Time is a funny thing.  It can give us fresh perspective on old situations.  I will be the first to admit that high school was not my favorite time in life.  I can remember just wanting to get out.  To run away as fast and as far as I could.  And so I did.  For a long time, I didn’t understand the need I had to run.  However, as the years have passed I now feel like I have a firm grasp on my adolescent feelings.

For the most part, in high school, people generally knew who I was at my core, that my faith was a huge part of who I was, and I even believe that I was well liked because of who I was.  But, I felt much like the green leaves on a fall tree; like I needed to- had to, express the beauty that I held within, and I knew that at that time in my life, my small town of 2000 wasn’t the place I could do that. Thus, my move allowed me to grow and to change and to experience for myself  my insides on the outside.  How liberating and life changing this was for me.  Now, instead of containing who I am within myself, I love to share with others; that I am who I am because I am “fearfully and wonderfully made.” (Psalm 139:14) I cannot wait to express the things that make my heart beat to those who will listen. I think for this very reason, now when I come “home” I am alive.  Gone is the girl who was suppressed and hidden by the place that she lived.  Instead, there is perspective, vision, and hope for the future revealed by the very place that once held me back.

In 1 Corinthians 4:2, Paul says, “Rather, we have renounced secret and shameful ways; we do not use deception, nor do we distort the word of God. On the contrary, by setting forth the truth plainly we commend ourselves to every man’s conscience in the sight of God.”

Paul is encouraging the people in the church at Corinth to not hide the Truth that is God’s Word.  Rather to share it plainly.  He wanted them to be bold in expressing who they were as a people of faith, holding nothing back, letting there be no question.

So, today, I encourage you today to look at your life.  Who are you?  Are you excited to share those things that make you “you” with others, or do you feel the need to hide it?  Do you walk boldly forward in who you are? Are you letting your insides out?

(NOTE: I have recorded a companion video for this blog. You can find it here —> http://www.youtube.com/watch?v=0ChXH5Zmp44 )

in a heap…

I learn so much from children. Through the eyes of a child I often regain my perspective on life. Recently, I was on a trip and had the opportunity to spend time playing with an adorable 2yo little boy.

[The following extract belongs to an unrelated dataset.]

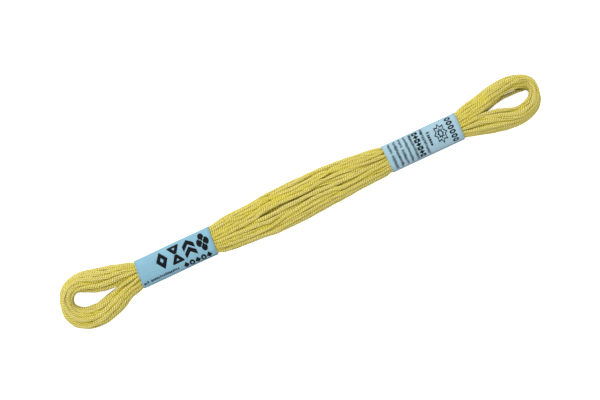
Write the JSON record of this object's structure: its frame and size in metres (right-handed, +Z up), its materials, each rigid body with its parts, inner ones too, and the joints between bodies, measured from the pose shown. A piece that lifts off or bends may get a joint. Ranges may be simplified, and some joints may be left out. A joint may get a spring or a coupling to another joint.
{
  "type": "hank of embroidery floss",
  "caption": "Wound hank of yellow stranded cotton floss, pinched by blue paper bands, with a full middle and an open eye at each end, lying flat.",
  "frame": {"origin": "centre of the hank's outline on the surface that it lies on", "axes": "+X along the hank, towards the slimmer eye; +Z up from the surface; -Y towards the viewer"},
  "size_m": [0.165, 0.0174, 0.0074],
  "materials": {
    "floss": "soft mercerised cotton, slightly lustrous",
    "band_paper": "smooth printed paper"
  },
  "bodies": {
    "root": {"floss_hank": "floss", "paper_band_left": "band_paper", "paper_band_right": "band_paper"}
  },
  "joints": []
}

In every way he is just like every other 2yo boy. He was drawn to every mud puddle in a one mile radius. He had more fun with a cardboard box than he did with the toy that came out of it. His mind was always going, looking for the next great adventure.

One sunny afternoon, we were playing out in the backyard, and he began dragging out several different toys. In a matter of minutes we were equipped with two baseball bats, a mostly flat soccer ball, and a hula hoop. Little did I know that I was about to be rolling with laughter as we played his newly invented game. It went something like this: each person takes turns hitting the soccer ball with the baseball bat using the swing of a golf club. The goal is to get the ball inside of the hula hoop. Easy… right? Uhm, not so much. The best part of this game was the fact that this dear little boy could not figure out why I was not better at his sport. In his mind I should have been the star player. (After all I was the “big person” playing with him) The reality was that each time I hit the soccer ball, I was met with a resounding thump, and the ball managed to move only a few inches. (Have you ever tried to make a flat soccer ball move? It isn’t easy.) In short order, he was giggling hysterically, which only made me laugh harder, to the point that tears were running down my cheeks. What a lovely afternoon it was!

I often think about this life that we live. The things that we are “supposed” to be doing. The places that we are “supposed” to be going. We are even very aware of many of the gifts that God has given us, and we do our best to put those to use for His glory. Lately though, I have been struck by how much I can limit God with the gifts He has given me. I look at this “heap” of seemingly tired and worn out “equipment” and I wonder if there is anything left for God to do. Can He still use me? Or, have a given all I have to give?

1 Corinthians 2:9 says, “But as it is written, Eye hath not seen, nor ear heard, neither have entered into the heart of man, the things which God hath prepared for them that love him.” (KJV)

I am challenged by this. I want to strive for the things that God has prepared for me. I want to trust that all of this “stuff” that I have to lay before Him in offering, is about something bigger than I. I want to move forward loving my Heavenly Father, knowing that what my eye has not seen, and what my ear has not heard is worth it all.

And, OH, to be in that moment, when I am so filled with the joy of the Lord that tears are streaming down my cheeks.